## EXERCISE
Reproduce verbatim the final portion of the material below, from the line containing "the chair's depth." through its last line, and nothing else.

## INFORMATION SUPPLIED
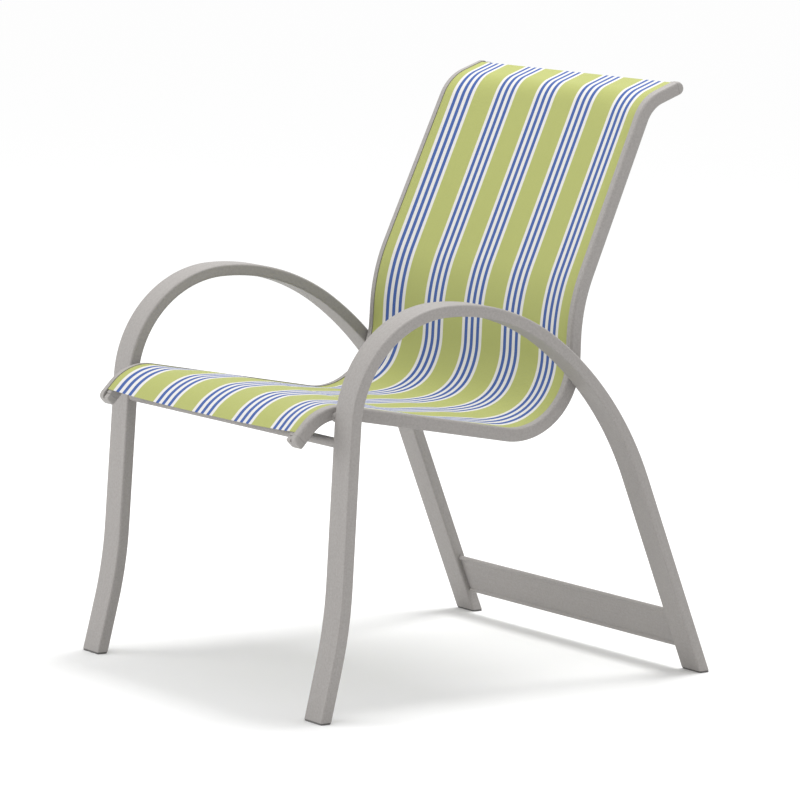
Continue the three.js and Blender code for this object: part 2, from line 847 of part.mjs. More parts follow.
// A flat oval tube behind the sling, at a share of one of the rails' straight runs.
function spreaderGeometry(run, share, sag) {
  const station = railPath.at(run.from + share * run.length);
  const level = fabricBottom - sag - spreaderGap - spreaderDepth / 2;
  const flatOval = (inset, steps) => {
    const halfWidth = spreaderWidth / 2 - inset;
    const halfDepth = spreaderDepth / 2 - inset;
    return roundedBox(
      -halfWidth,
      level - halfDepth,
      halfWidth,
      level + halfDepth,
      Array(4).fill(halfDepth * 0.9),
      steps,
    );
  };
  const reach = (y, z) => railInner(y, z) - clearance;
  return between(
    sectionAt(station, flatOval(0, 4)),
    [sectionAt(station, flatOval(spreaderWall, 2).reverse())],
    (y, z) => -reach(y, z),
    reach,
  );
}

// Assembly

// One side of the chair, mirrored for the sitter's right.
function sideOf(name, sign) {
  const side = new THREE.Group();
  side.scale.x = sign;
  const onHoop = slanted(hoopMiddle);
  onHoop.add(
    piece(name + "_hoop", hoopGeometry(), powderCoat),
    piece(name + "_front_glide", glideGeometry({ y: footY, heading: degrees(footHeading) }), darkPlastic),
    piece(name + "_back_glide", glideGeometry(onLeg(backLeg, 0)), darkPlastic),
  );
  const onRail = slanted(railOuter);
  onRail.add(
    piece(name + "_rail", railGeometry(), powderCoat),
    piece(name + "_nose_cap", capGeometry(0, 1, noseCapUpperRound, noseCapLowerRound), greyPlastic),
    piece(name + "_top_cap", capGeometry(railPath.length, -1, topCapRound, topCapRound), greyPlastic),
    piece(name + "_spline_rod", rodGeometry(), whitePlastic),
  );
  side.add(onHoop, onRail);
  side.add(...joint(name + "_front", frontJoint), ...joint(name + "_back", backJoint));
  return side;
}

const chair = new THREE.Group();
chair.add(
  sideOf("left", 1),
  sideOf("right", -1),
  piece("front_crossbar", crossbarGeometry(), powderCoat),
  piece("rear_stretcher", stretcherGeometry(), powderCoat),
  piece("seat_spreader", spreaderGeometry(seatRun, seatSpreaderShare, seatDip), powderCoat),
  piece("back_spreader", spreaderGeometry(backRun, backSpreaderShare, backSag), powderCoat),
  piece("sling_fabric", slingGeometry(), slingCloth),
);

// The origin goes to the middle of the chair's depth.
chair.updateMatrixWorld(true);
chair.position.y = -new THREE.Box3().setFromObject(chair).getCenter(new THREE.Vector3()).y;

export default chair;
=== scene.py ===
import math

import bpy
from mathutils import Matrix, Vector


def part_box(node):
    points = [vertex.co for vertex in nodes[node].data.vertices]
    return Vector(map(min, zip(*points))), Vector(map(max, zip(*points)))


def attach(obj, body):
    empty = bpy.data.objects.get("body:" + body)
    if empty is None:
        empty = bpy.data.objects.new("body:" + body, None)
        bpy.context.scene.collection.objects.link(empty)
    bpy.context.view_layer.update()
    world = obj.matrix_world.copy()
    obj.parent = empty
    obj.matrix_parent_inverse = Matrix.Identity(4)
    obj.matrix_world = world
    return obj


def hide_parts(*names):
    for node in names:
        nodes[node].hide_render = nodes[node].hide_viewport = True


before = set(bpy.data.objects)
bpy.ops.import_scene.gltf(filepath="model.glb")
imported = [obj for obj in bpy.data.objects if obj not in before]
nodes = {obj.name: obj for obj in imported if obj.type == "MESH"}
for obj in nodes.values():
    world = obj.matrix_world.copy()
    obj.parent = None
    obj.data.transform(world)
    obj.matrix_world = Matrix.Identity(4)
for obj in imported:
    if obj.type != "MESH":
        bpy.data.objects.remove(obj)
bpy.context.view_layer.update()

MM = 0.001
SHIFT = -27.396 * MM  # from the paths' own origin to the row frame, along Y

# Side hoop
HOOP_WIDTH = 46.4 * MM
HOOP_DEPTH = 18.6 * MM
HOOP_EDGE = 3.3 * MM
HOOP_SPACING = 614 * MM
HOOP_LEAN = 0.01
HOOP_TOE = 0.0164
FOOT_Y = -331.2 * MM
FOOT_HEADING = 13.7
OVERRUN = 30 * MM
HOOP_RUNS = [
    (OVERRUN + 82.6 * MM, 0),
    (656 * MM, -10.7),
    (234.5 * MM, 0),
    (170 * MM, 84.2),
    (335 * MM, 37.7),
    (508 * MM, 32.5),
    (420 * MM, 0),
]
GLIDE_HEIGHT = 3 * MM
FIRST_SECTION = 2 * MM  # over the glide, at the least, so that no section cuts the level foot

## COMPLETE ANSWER
// The origin goes to the middle of the chair's depth.
chair.updateMatrixWorld(true);
chair.position.y = -new THREE.Box3().setFromObject(chair).getCenter(new THREE.Vector3()).y;

export default chair;
=== scene.py ===
import math

import bpy
from mathutils import Matrix, Vector


def part_box(node):
    points = [vertex.co for vertex in nodes[node].data.vertices]
    return Vector(map(min, zip(*points))), Vector(map(max, zip(*points)))


def attach(obj, body):
    empty = bpy.data.objects.get("body:" + body)
    if empty is None:
        empty = bpy.data.objects.new("body:" + body, None)
        bpy.context.scene.collection.objects.link(empty)
    bpy.context.view_layer.update()
    world = obj.matrix_world.copy()
    obj.parent = empty
    obj.matrix_parent_inverse = Matrix.Identity(4)
    obj.matrix_world = world
    return obj


def hide_parts(*names):
    for node in names:
        nodes[node].hide_render = nodes[node].hide_viewport = True


before = set(bpy.data.objects)
bpy.ops.import_scene.gltf(filepath="model.glb")
imported = [obj for obj in bpy.data.objects if obj not in before]
nodes = {obj.name: obj for obj in imported if obj.type == "MESH"}
for obj in nodes.values():
    world = obj.matrix_world.copy()
    obj.parent = None
    obj.data.transform(world)
    obj.matrix_world = Matrix.Identity(4)
for obj in imported:
    if obj.type != "MESH":
        bpy.data.objects.remove(obj)
bpy.context.view_layer.update()

MM = 0.001
SHIFT = -27.396 * MM  # from the paths' own origin to the row frame, along Y

# Side hoop
HOOP_WIDTH = 46.4 * MM
HOOP_DEPTH = 18.6 * MM
HOOP_EDGE = 3.3 * MM
HOOP_SPACING = 614 * MM
HOOP_LEAN = 0.01
HOOP_TOE = 0.0164
FOOT_Y = -331.2 * MM
FOOT_HEADING = 13.7
OVERRUN = 30 * MM
HOOP_RUNS = [
    (OVERRUN + 82.6 * MM, 0),
    (656 * MM, -10.7),
    (234.5 * MM, 0),
    (170 * MM, 84.2),
    (335 * MM, 37.7),
    (508 * MM, 32.5),
    (420 * MM, 0),
]
GLIDE_HEIGHT = 3 * MM
FIRST_SECTION = 2 * MM  # over the glide, at the least, so that no section cuts the level foot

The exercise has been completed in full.